● What to work on:
Both end lines count: copy exactly from the line that contains "seam_normals = (front[1][front_edge, : UNDERARM_ROW" to the line that contains "for node in", and only those lines.

────────────────────

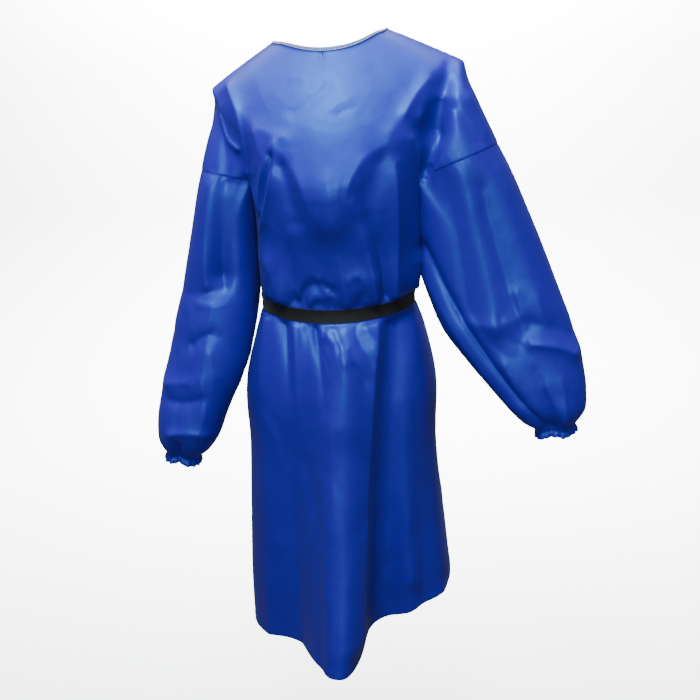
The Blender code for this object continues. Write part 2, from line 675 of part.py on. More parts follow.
def back_panels():
    """The two back halves, each from its overlap edge past the centre to its side seam, and their shares."""
    shares = column_shares()
    past = np.linspace(0.0, BACK_LAP, LAP_COLUMNS + 1)[1:]
    shares = np.unique(np.concatenate([shares, past]).round(9))
    in_lap = shares <= BACK_LAP + SMALLEST
    halves = {side: body_columns(side, BACK, shares) for side in (-1, 1)}
    places = np.concatenate([-shares[in_lap][::-1], shares[1:]])
    panels = {}
    for side in (-1, 1):
        grid = np.concatenate([halves[-side][in_lap][::-1], halves[side][1:]])
        normals = body_normals(grid)
        set_underarm_normals(normals, -1)
        panels[side] = (grid, normals)
    return panels, places


def lap_rise(places):
    """How far the upper back half stands off the lower one."""
    return (WALL + LAP_GAP) * (1 - smooth_step(LAP_LIFTED, LAP_SETTLED, places))


def build_front(grid, normals, material):
    """Front panel, drawn back from its side, armhole and shoulder seams."""
    outer = grid.copy()
    inner = grid - normals * WALL
    for layer in (outer, inner):
        inset_edge(layer, 0, True)
        inset_edge(layer, 0, False)
        inset_front_shoulders(layer)
    wall_object("front", outer, inner, material)


def build_back(name, grid, normals, places, material):
    """One back half, drawn back from its side, armhole and shoulder seams; its overlap edge is free."""
    outer = grid.copy()
    inner = outer - normals * WALL
    for layer in (outer, inner):
        inset_edge(layer, 0, False)
        inset_back_shoulder(layer, places)
    wall_object(name, outer, inner, material)


def inset_front_shoulders(layer):
    """Draw the front's shoulder seams back from the ridge, outside the neckline."""
    middle = layer.shape[0] // 2
    for column in range(layer.shape[0]):
        if abs(column - middle) >= NECK_COLUMNS:
            inset_top(layer, column)


def inset_back_shoulder(layer, places):
    """Draw a back half's shoulder seam back from the ridge, outside the neckline."""
    for column, place in enumerate(places):
        if place >= NECK_SHARE - SMALLEST:
            inset_top(layer, column)


def inset_top(layer, column):
    """Draw the top point of one column back along the column."""
    away = layer[column, 1] - layer[column, 0]
    layer[column, 0] += away / np.linalg.norm(away) * SEAM_INSET


def sleeve_grid(side, seams, seam_normals):
    """Rings from the armhole seam to the cuff, each round the front and back from the outer line."""
    rows = arm_rows(side)
    ends = sleeve_ends(side)
    form = sleeve_form(rows)
    crotch = UNDERARM.left if side > 0 else UNDERARM.right
    rings = [np.concatenate([seams[0], seams[1][::-1][1:]])]
    normals = [np.concatenate([seam_normals[0], seam_normals[1][::-1][1:]])]
    shares = [length_shares(seam) for seam in seams]
    even = np.linspace(0.0, 1.0, UNDERARM_ROW + 1)
    for row in range(1, SLEEVE_ROWS + 1):
        share = row / SLEEVE_ROWS
        settle = min(1.0, share / SLEEVE_SETTLED)
        top = side_point(side, ends.outer_top + (ends.outer_cuff - ends.outer_top) * share, 1, settle, form)
        bottom = side_point(side, crotch + (ends.inner_cuff - crotch) * share, -1, settle, form)
        halves = []
        for facing, seam_shares in zip((FRONT, BACK), shares):
            curve = fan(top, bottom, (top + bottom) / 2, facing, form)
            halves.append(spread(curve, seam_shares + (even - seam_shares) * settle))
        ring = np.concatenate([halves[0], halves[1][::-1][1:]])
        rings.append(ring)
        normals.append(outward(ring, form))
    return np.stack(rings, axis=1), np.stack(normals, axis=1)


def length_shares(curve):
    """Share of a curve's length at each of its points."""
    lengths = np.concatenate([[0.0], np.cumsum(np.linalg.norm(np.diff(curve, axis=0), axis=1))])
    return lengths / lengths[-1]


def side_point(side, height, outwards, settle, level):
    """Point on a sleeve's outer or inner line at a height."""
    middle, depth = arm_centre(side, np.array([height]))
    origin = np.array([[middle[0], depth[0] * settle, height]])
    return cast(origin, np.array([[side * outwards, 0.0, 0.0]]), level)[0]


def build_sleeve(name, grid, normals, material):
    """One sleeve, a tube from its armhole seam to its cuff seam."""
    outer = grid.copy()
    inner = grid - normals * WALL
    for layer in (outer, inner):
        inset_edge(layer, 1, True)
        inset_edge(layer, 1, False)
        layer[-1] = layer[0]
    wall_object(name, outer, inner, material, closed_across=True)


def build_cuff(name, sleeve, material):
    """Elastic casing: the sleeve's last ring carried on, gathered into waves that open into a ruffle."""
    last = sleeve[:, -1]
    before = sleeve[:, -2]
    middle = last[:-1].mean(axis=0)
    axis = middle - before[:-1].mean(axis=0)
    axis = axis / np.linalg.norm(axis)
    shares = np.linspace(0.0, 1.0, CUFF_COLUMNS + 1)
    ring = spread(last, shares)
    spokes = ring - middle
    spokes = spokes - axis * (spokes @ axis)[:, None]
    spokes = spokes / np.linalg.norm(spokes, axis=1)[:, None]
    outer = []
    inner = []
    for row in range(CUFF_ROWS + 1):
        share = row / CUFF_ROWS
        wave = CUFF_WAVE_HEIGHT * share * np.cos(2 * math.pi * CUFF_WAVES * shares)
        pinch = CUFF_PINCH * math.sin(math.pi * min(1.0, share / CUFF_PINCH_END))
        out = CUFF_FLARE * share**2 - pinch + wave
        place = ring + axis * (CUFF_LENGTH * share + 2 * SEAM_INSET) + spokes * out[:, None]
        outer.append(place)
        inner.append(place - spokes * WALL)
    for layer in (outer, inner):
        for points in layer:
            points[-1] = points[0]
    wall_object(name, np.stack(outer, axis=1), np.stack(inner, axis=1), material, closed_across=True)


def build_belt(front, left, right, places, material):
    """Webbing belt on the points of the panels under it, moved out."""
    rows = slice(BELT_ROW, BELT_ROW + BELT_ROWS + 1)
    left_part = places > BACK_LAP + SMALLEST
    grid = []
    away = []
    for (points, normals), columns in (
        (front, slice(None)),
        (left, np.flatnonzero(left_part)[::-1][1:]),
        (right, slice(None, -1)),
        (front, slice(0, 1)),
    ):
        grid.append(points[columns][:, rows])
        away.append(normals[columns][:, rows])
    grid = np.concatenate(grid)
    away = np.concatenate(away)
    inner = grid + away * BELT_GAP
    outer = inner + away * BELT_WALL
    wall_object("belt", outer, inner, material, closed_across=True)


def main():
    """Build every piece into the object's own collection."""
    for old in list(bpy.data.objects):
        bpy.data.objects.remove(old, do_unlink=True)
    collection = bpy.data.collections.new(OBJECT_NAME)
    bpy.context.scene.collection.children.link(collection)
    blue = (0.020, 0.075, 0.420)
    black = (0.010, 0.010, 0.012)

    def cloth(name):
        return finish(name + "_cloth", blue, 0.42)

    front = front_panel()
    backs, places = back_panels()
    left = backs[1]
    right_grid, right_normals = backs[-1]
    right = (right_grid + right_normals * lap_rise(places)[:, None, None], right_normals)
    build_front(*front, cloth("front"))
    build_back("back_left", *left, places, cloth("back_left"))
    build_back("back_right", *right, places, cloth("back_right"))
    for side, tail, back in ((1, "left", left), (-1, "right", right)):
        front_edge = -1 if side > 0 else 0
        seams = (front[0][front_edge, : UNDERARM_ROW + 1], back[0][-1, : UNDERARM_ROW + 1])
        seam_normals = (front[1][front_edge, : UNDERARM_ROW + 1], back[1][-1, : UNDERARM_ROW + 1])
        grid, normals = sleeve_grid(side, seams, seam_normals)
        build_sleeve("sleeve_" + tail, grid, normals, cloth("sleeve_" + tail))
        build_cuff("cuff_" + tail, grid, cloth("cuff_" + tail))
    build_belt(front, left, right, places, finish("belt_webbing", black, 0.75))


main()
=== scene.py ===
"""Isolation gown, hollow and filled out as if worn, dressed as coated cloth.

X runs to the wearer's left, the gown faces -Y and Z is up, all in metres. Tables of sizes give the body, the
sleeves and the slope of the shoulders. A coarse net is laid on that surface from seam to seam, read finely,
settled on the surface, and then moved in and out by folds, creases, gathers and seams.
"""
from __future__ import annotations

import logging
import math
import random
from dataclasses import dataclass, field
from enum import Enum
from typing import Callable

import bmesh
import bpy
import numpy as np
from mathutils import Matrix, Vector

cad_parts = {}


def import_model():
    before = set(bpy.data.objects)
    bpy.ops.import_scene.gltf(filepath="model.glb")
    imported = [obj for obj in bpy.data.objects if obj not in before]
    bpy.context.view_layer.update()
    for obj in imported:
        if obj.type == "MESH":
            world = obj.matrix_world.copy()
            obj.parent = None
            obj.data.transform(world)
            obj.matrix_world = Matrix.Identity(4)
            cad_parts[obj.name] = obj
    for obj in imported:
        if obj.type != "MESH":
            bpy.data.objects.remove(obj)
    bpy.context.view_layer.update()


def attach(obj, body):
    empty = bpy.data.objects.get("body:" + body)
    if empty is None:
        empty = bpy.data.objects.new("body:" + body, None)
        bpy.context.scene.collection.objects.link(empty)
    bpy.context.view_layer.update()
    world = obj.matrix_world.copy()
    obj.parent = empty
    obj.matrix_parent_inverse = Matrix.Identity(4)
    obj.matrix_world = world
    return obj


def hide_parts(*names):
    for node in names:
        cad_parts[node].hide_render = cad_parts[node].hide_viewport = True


log = logging.getLogger("isolation_gown")

MM = 0.001
TINY = 1e-9
SAME_POINT = 1e-6
INWARDS = -1.0
OUTWARDS = 1.0
# Readings beside a seam, in net steps
CLOSE_MARKS = (0.035, 0.075, 0.12)
# Places of a Mix node's share, its two colours and its result
MIX_SHARE, MIX_FIRST, MIX_SECOND, MIX_RESULT = 0, 6, 7, 2
Level = Callable[[np.ndarray], np.ndarray]


class Side(Enum):
    """Side of the wearer."""

    RIGHT = -1
    LEFT = 1


class Facing(Enum):
    """Front or back of the gown."""

    FRONT = -1
    BACK = 1


@dataclass(frozen=True)
class TorsoRow:
    """The body's oval at one height."""

    height: float
    centre: float
    half_width: float
    front: float
    back: float
    power: float


@dataclass(frozen=True)
class ArmRow:
    """A sleeve's oval at one height."""

    height: float
    outer: float
    inner: float
    front: float
    back: float


@dataclass(frozen=True)
class RidgeRow:
    """Height of the shoulder ridge at one place across."""

    across: float
    height: float


@dataclass(frozen=True)
class ConeRow:
    """The skirt's great front fold at one height."""

    height: float
    crest: float
    right_width: float
    left_width: float
    rise: float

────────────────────

● Expected answer:
        seam_normals = (front[1][front_edge, : UNDERARM_ROW + 1], back[1][-1, : UNDERARM_ROW + 1])
        grid, normals = sleeve_grid(side, seams, seam_normals)
        build_sleeve("sleeve_" + tail, grid, normals, cloth("sleeve_" + tail))
        build_cuff("cuff_" + tail, grid, cloth("cuff_" + tail))
    build_belt(front, left, right, places, finish("belt_webbing", black, 0.75))


main()
=== scene.py ===
"""Isolation gown, hollow and filled out as if worn, dressed as coated cloth.

X runs to the wearer's left, the gown faces -Y and Z is up, all in metres. Tables of sizes give the body, the
sleeves and the slope of the shoulders. A coarse net is laid on that surface from seam to seam, read finely,
settled on the surface, and then moved in and out by folds, creases, gathers and seams.
"""
from __future__ import annotations

import logging
import math
import random
from dataclasses import dataclass, field
from enum import Enum
from typing import Callable

import bmesh
import bpy
import numpy as np
from mathutils import Matrix, Vector

cad_parts = {}


def import_model():
    before = set(bpy.data.objects)
    bpy.ops.import_scene.gltf(filepath="model.glb")
    imported = [obj for obj in bpy.data.objects if obj not in before]
    bpy.context.view_layer.update()
    for obj in imported:
        if obj.type == "MESH":
            world = obj.matrix_world.copy()
            obj.parent = None
            obj.data.transform(world)
            obj.matrix_world = Matrix.Identity(4)
            cad_parts[obj.name] = obj
    for obj in imported:
        if obj.type != "MESH":
            bpy.data.objects.remove(obj)
    bpy.context.view_layer.update()


def attach(obj, body):
    empty = bpy.data.objects.get("body:" + body)
    if empty is None:
        empty = bpy.data.objects.new("body:" + body, None)
        bpy.context.scene.collection.objects.link(empty)
    bpy.context.view_layer.update()
    world = obj.matrix_world.copy()
    obj.parent = empty
    obj.matrix_parent_inverse = Matrix.Identity(4)
    obj.matrix_world = world
    return obj


def hide_parts(*names):
    for node in names:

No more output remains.